- _Material_:
============================================================
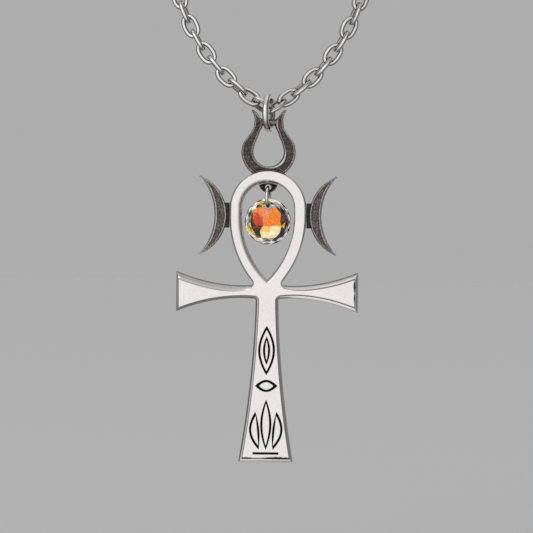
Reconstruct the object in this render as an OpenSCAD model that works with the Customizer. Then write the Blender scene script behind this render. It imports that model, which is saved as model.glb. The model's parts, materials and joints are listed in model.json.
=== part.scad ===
// Ankh pendant with a horned crown, two crescents and a hanging crystal, on a cable chain.
// Sizes are in millimetres. Shapes are laid out with X to the right, Y to the back and
// Z up from the arms' axis, and are then moved so that the clasp is at the origin.

/* [Ankh] */
// Thickness of the ankh from front to back
ankh_t = 3; // [2.2:0.1:5]
// Height of the upright wall between the front and back bevels
ankh_side_t = 1; // [0.5:0.1:1.6]
// Width of the ankh's bevels, seen from the front
ankh_bevel = 0.8; // [0.3:0.05:1]
// Span of the arms from end to end
arm_span = 38.6; // [34:0.2:60]
// Height of each arm at its end
arm_end_h = 8.6; // [5:0.1:14]
// Height of the arms where they are thinnest
arm_root_h = 2.7; // [2.3:0.05:4]
// Distance of the arms' thinnest place from the middle
arm_root_x = 5.3; // [4:0.1:8]
// Length of the shaft below the arms' axis
shaft_l = 36.1; // [26:0.1:60]
// Width of the shaft under the arms
shaft_top_w = 4.8; // [3.6:0.1:7]
// Width of the shaft's foot
shaft_base_w = 11.6; // [8:0.1:20]
// Share of the shaft's widening that is straight, the rest curves outwards
shaft_taper = 0.2; // [0:0.05:1]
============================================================
- _Goal_: Return each line of the data exactly as written above.

- _Complete response_:
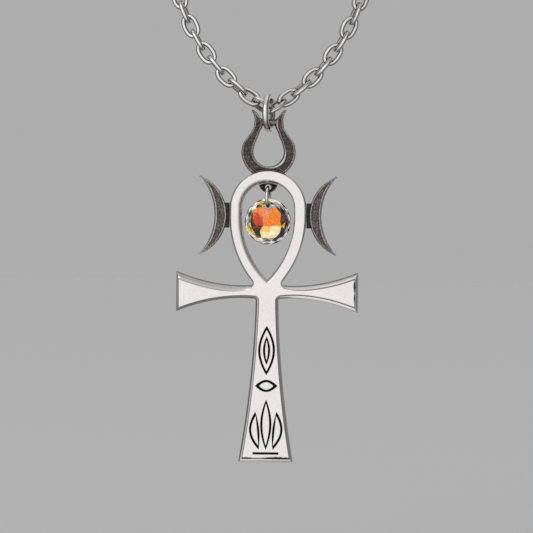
Reconstruct the object in this render as an OpenSCAD model that works with the Customizer. Then write the Blender scene script behind this render. It imports that model, which is saved as model.glb. The model's parts, materials and joints are listed in model.json.
=== part.scad ===
// Ankh pendant with a horned crown, two crescents and a hanging crystal, on a cable chain.
// Sizes are in millimetres. Shapes are laid out with X to the right, Y to the back and
// Z up from the arms' axis, and are then moved so that the clasp is at the origin.

/* [Ankh] */
// Thickness of the ankh from front to back
ankh_t = 3; // [2.2:0.1:5]
// Height of the upright wall between the front and back bevels
ankh_side_t = 1; // [0.5:0.1:1.6]
// Width of the ankh's bevels, seen from the front
ankh_bevel = 0.8; // [0.3:0.05:1]
// Span of the arms from end to end
arm_span = 38.6; // [34:0.2:60]
// Height of each arm at its end
arm_end_h = 8.6; // [5:0.1:14]
// Height of the arms where they are thinnest
arm_root_h = 2.7; // [2.3:0.05:4]
// Distance of the arms' thinnest place from the middle
arm_root_x = 5.3; // [4:0.1:8]
// Length of the shaft below the arms' axis
shaft_l = 36.1; // [26:0.1:60]
// Width of the shaft under the arms
shaft_top_w = 4.8; // [3.6:0.1:7]
// Width of the shaft's foot
shaft_base_w = 11.6; // [8:0.1:20]
// Share of the shaft's widening that is straight, the rest curves outwards
shaft_taper = 0.2; // [0:0.05:1]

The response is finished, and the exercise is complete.